_EXERCISE REQUIREMENTS_: Please determine how many lines of the material include the word "which", and respond with nothing but that number.
==== RECORDS PROVIDED ====
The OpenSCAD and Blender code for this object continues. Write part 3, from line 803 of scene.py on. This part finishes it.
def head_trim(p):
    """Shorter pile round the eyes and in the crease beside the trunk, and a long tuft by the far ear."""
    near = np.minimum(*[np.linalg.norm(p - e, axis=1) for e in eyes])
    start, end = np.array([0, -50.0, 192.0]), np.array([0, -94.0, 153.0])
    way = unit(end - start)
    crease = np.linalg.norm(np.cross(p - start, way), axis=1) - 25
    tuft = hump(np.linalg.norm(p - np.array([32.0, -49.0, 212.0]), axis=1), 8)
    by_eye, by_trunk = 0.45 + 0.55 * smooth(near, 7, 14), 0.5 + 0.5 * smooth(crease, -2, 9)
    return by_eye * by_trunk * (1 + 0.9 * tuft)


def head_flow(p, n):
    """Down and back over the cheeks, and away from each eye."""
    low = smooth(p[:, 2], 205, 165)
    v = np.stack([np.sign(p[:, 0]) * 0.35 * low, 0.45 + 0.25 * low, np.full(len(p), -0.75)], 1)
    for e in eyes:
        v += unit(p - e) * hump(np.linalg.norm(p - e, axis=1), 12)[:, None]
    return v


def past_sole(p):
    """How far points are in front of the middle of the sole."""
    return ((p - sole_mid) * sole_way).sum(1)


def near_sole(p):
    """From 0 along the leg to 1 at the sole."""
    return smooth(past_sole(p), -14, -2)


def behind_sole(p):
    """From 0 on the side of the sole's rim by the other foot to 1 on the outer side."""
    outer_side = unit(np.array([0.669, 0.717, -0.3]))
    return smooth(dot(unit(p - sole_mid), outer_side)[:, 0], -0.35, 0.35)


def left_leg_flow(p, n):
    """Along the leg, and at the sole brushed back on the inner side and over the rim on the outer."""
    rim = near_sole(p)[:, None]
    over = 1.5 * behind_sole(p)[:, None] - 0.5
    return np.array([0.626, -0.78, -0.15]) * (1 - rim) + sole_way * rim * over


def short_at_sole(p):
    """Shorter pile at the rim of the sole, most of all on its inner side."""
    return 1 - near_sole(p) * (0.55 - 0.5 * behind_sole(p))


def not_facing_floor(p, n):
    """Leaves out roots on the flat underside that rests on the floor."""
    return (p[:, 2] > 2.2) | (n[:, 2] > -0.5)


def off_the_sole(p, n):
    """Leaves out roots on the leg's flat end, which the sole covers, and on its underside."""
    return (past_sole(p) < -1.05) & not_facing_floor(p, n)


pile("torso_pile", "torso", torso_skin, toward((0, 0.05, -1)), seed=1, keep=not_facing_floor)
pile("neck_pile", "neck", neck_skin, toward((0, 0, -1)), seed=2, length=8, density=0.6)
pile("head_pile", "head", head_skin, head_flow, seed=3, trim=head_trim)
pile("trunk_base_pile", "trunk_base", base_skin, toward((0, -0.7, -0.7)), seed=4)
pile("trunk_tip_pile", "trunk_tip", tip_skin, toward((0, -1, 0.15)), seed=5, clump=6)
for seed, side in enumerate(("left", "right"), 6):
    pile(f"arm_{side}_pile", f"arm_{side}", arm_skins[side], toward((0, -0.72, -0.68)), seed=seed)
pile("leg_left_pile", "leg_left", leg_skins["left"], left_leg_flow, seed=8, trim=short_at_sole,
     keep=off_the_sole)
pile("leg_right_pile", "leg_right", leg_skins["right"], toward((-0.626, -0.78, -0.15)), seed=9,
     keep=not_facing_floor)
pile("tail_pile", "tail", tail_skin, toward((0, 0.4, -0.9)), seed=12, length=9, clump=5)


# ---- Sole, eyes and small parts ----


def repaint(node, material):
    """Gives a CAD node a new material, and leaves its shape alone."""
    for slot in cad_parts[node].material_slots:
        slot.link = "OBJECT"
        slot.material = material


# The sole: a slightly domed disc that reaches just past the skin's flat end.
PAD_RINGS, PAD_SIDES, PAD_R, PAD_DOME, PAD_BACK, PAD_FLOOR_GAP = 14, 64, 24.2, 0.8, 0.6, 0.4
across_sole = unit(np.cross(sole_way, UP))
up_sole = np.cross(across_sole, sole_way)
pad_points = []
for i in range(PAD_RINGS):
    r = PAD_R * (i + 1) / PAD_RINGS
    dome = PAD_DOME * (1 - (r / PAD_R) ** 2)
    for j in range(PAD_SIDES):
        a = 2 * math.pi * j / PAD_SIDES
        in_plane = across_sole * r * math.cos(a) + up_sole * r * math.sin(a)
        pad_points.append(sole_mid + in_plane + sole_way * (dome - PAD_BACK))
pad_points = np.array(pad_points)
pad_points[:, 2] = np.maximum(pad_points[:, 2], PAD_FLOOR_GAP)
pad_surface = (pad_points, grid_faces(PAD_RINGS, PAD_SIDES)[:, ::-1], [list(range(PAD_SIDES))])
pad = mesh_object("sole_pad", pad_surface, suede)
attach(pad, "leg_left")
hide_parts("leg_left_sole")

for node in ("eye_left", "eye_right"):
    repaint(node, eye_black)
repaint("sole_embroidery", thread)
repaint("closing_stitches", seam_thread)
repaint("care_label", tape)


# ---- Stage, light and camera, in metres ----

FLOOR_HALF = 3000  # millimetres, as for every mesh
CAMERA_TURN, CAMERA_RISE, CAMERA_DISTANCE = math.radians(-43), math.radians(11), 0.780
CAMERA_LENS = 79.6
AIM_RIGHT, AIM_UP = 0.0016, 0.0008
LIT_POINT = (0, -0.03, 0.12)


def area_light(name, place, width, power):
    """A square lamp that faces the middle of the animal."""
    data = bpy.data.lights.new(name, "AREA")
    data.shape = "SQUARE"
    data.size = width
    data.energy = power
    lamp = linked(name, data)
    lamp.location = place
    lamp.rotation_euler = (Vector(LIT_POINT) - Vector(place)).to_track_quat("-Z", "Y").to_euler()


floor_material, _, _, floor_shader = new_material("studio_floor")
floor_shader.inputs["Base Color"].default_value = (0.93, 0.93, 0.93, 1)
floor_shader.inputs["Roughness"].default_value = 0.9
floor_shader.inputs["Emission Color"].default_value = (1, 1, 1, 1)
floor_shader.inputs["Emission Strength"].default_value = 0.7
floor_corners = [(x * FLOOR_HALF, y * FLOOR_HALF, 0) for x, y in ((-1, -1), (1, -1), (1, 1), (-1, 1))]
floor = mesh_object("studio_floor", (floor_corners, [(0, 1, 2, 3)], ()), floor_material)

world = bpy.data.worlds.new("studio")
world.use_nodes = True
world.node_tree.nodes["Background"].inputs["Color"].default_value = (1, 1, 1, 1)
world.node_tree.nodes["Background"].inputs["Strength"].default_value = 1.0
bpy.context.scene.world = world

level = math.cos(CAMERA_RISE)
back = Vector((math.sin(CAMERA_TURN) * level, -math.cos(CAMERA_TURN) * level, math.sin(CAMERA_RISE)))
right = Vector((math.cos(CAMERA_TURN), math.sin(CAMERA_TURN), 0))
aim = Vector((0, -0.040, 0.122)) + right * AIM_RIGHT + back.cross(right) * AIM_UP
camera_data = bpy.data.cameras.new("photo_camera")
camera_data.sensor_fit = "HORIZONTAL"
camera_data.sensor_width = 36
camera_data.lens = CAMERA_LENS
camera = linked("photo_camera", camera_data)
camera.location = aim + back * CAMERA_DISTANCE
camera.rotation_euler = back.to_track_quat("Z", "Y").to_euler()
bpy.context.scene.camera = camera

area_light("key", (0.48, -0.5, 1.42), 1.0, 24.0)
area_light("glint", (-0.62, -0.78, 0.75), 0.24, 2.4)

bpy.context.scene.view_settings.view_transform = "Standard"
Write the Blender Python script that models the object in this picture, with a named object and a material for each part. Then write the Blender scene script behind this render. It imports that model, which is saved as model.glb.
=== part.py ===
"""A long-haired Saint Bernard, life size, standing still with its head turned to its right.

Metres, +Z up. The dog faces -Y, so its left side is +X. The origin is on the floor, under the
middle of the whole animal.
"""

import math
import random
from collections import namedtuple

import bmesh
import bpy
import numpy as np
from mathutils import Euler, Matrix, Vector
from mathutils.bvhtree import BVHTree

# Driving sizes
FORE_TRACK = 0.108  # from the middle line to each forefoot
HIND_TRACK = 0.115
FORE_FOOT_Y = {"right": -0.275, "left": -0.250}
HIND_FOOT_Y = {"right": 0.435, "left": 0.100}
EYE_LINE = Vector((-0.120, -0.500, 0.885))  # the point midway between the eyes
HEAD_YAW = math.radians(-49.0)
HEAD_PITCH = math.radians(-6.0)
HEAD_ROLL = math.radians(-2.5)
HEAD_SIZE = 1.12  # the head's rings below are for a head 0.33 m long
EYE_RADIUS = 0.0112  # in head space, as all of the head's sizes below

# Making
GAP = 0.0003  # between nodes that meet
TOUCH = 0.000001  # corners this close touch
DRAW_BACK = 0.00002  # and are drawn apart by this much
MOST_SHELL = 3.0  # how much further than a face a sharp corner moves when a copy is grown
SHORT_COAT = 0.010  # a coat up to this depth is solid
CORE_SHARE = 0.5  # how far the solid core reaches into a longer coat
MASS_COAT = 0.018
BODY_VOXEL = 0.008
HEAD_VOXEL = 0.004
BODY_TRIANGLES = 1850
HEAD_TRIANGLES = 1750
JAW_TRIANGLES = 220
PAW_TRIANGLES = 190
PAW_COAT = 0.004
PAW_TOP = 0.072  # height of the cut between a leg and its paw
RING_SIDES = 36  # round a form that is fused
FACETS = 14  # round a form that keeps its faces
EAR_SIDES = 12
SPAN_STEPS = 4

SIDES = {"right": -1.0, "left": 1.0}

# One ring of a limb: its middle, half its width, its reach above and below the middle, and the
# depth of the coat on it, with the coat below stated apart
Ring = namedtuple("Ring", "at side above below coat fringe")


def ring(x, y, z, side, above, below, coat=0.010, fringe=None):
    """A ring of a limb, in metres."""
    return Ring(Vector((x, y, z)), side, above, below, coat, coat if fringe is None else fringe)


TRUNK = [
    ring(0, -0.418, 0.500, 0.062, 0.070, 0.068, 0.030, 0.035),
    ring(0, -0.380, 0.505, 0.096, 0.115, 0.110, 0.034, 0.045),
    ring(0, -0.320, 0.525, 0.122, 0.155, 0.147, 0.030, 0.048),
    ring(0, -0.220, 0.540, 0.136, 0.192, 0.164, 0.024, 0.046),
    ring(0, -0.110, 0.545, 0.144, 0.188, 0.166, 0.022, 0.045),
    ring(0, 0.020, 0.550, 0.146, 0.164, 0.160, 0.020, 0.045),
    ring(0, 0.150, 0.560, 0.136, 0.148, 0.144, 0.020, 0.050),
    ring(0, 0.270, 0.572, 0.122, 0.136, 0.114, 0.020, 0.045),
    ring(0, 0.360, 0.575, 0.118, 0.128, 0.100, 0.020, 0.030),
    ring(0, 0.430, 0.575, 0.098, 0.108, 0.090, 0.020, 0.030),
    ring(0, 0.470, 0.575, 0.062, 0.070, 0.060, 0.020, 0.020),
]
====
_SOLUTION TO THIS EXERCISE_: 2